The most missed feature in standard C++ for thirteen years, more than lambdas or variadic templates, are the hash container equivalents of std::map and std::set. The “normal” map and set containers are implemented as binary trees, and any class of objects that one may want to store in a map or set must implement strict weak ordering – meaning that either the less-than operator must be defined for that class, or the container template is instantiated with a custom compare functor.
All of the fundamental types and most of the standard library types for which a strict weak ordering makes sense has the less-than operator defined. User defined types which have “key” members that are fundamental types can simply define their own strict weak ordering based on the lexicographical ordering of the tuple of those key members. This makes it somewhat easy to recursively apply strict weak order to user defined types composed of, or derived from, other user defined types.
Similarly, in modern C++, the hash containers require that the class of objects stored in them must have a hash operation defined. As with the normal map and set, the standard library also provides default hashing functions for fundamental types and standard library types for which a hash makes sense.

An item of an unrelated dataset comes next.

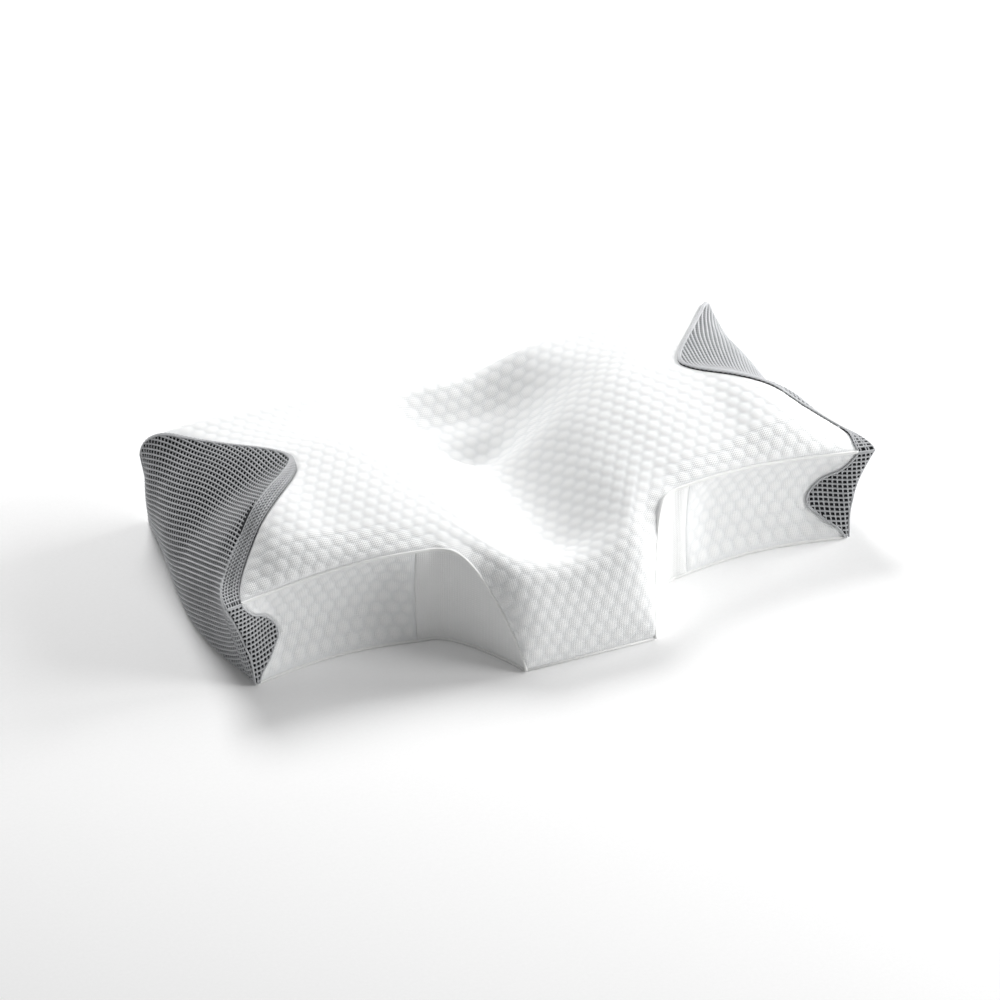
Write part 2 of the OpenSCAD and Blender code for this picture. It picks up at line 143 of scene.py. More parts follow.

Unlike the normal map and set, it is less trivial to provide hash functions for user defined types. Naïve combinations of hashes resulting from hash functions may lead to more collisions than desired, for while the standard library may provide a hash function that is generally reasonable for the fundamental and standardized types, it doesn’t necessarily apply for user defined hashes.
What is needed is a straightforward way to hash multiple objects as one entity and without having to do tricky bit-twiddling ourselves. Fortunately, the standard library, and the updated C++ language, provides all that is needed. There are three elements that are required to make this work:
1. It must look like std::hash
2. The standard library provides std::bitset for arbitrarily sized (nb: but computable at compile time) strings of bits, and it also provides a std::hash specialization for std::bitsets
3. It should not take more than one or two logical lines of code for clients to specialize
These three elements form what I call the “vice approach” to design. It is both top-down – by specifying what the design looks like; and bottom-up – by specifying the components of the implementation. In the vice is the programmer’s head, and the process of resolving the top design and the bottom design is tightening the vice around the programmer’s head until it either explodes1 or the carbon fuses into diamond.
So, to wit, the top surface of the design, which otherwise could be viewed as “how would a programmer write” should look like this:
struct Department {std::bitset<7> dep_id;}; struct Employee {short id; std::u16string name; Department dep;}; // Such that we can write something resembling (not C++ syntax): hash(Department d) → hash(d.dep_id); //and hash(Employee e) → hash(e.id, e.name, e.dep);
The bottom surface of the design should result in this:
std::bitset</* Size of combined hashes */> result = /* Bit shifting */; return std::hash</* type of result */>{}(result);
We start tightening the vice by figuring out how to calculate the size of the final bitset. Without this, we’d have to resort to using vector and the runtime calculation of the size and degraded performance when used with hash containers.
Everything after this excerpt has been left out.